# Broken belt cover bolts, now what?



## jdemp (May 28, 2012)

Didn't use never seize, paying the price. Managed to get all but 3 bolts off. Trying to get the broken bolts out, broke the easy out tool on the first one, moved on the second one and its seized up pretty good also. Stopped before I break the easy out again. Been soaking with penetrating oil since yesterday.

Any ideas??


----------



## NMKawierider (Apr 11, 2009)

Use the smallest easy-out possible so the stub can't expand to the case any farther then tap around the case bolt hole with a hammer to help release the stub as much as possible. While tapping, apply modest pressure on the easy-out. Try back and forth too. If she starts to move, don't get in a hurry, just start working it. You can also apply some heat but be VERY careful not to over-do it


----------



## jdemp (May 28, 2012)

I ran the engine to warm it up good. What i'm scared of is, just about every bolt I took out I had to WORK OUT, like 1/8 of a turn back and forth the whole way. Don't see how im goin to be able to do this with an easy out. Thinking if i'm going to have to drill the bolts out and retap.


----------



## wolf_36 (Jul 7, 2010)

Just work it and take your time , those bolts are a pain in the @@@ , dont re-use any of the good ones either when you go to put it back on , I used hex bolts when I did mine , have'nt had a problem getting them out since .


----------



## jdemp (May 28, 2012)

Belieeeeeve me I took my time. lol Started yesterday and didn't finish (after snapping the 3rd bolt) till noon today. Buddy of mine is a machinist and I think we're going to drill them out and retap.

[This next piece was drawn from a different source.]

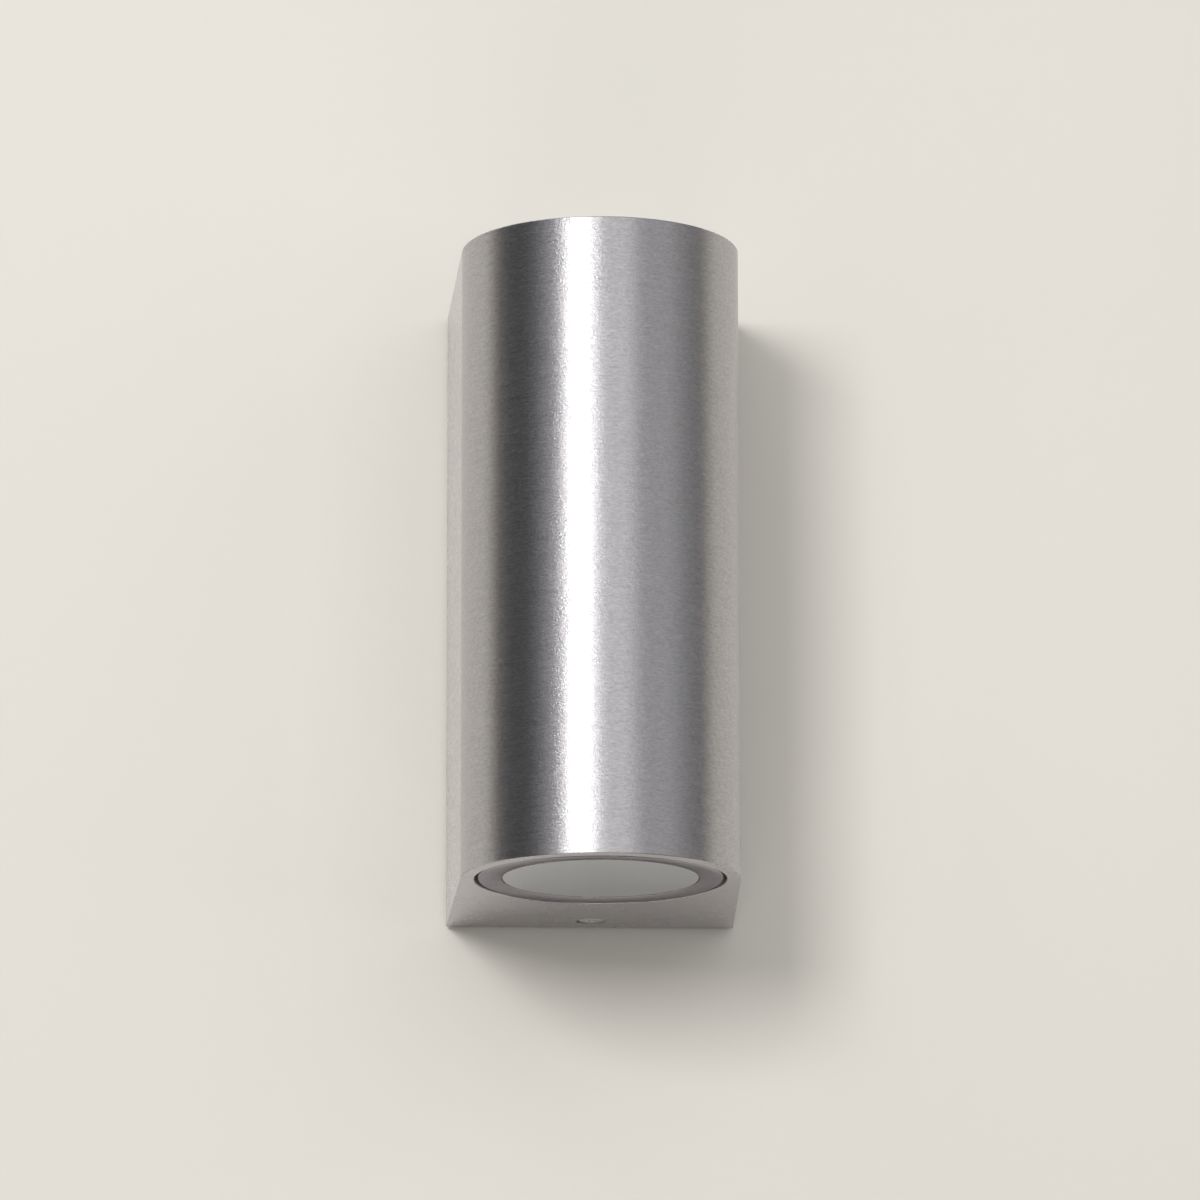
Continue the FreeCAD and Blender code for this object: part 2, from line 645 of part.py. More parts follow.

They are seized up in there too bad to get out. 
I have a habit of wanting to keep things factory so the last time I changed my belt I reused the factory bolts, with the exception of one (which I snapped). So I replaced it with a stainless bolt and thats the only bolt that came right out. Needless to say I'll be replacing ALL of the bolts with stainless bolts/washers. I'll just have to be carefull torquing them up, don't think it'll be a prob.


----------



## Stogi (Feb 24, 2010)

Yeah the stock bolts are way too soft. I have three of mine that have broken off . They are spaced far enough apart that the remaining are enough to seall off the cover. I replaced the bolts on mine with stainless hex head. They don't react to the alum. like standard bolts will.

BFWDP


----------



## jdemp (May 28, 2012)

When I snapped the first one I was able to extract it with the easy out very easy. BUT I snapped it torquing it on so it wasn't seized in. The 3 that I snapped this time are in a row next to one another so got no choice than to fix em. I'd probably fix em anyways don't like leaving loose ends. Just hope we don't have a prob drilling/retapping.


----------



## wolf_36 (Jul 7, 2010)

Just be careful drilling them out a few go right into the motor , drill to deep you'll strike oil


----------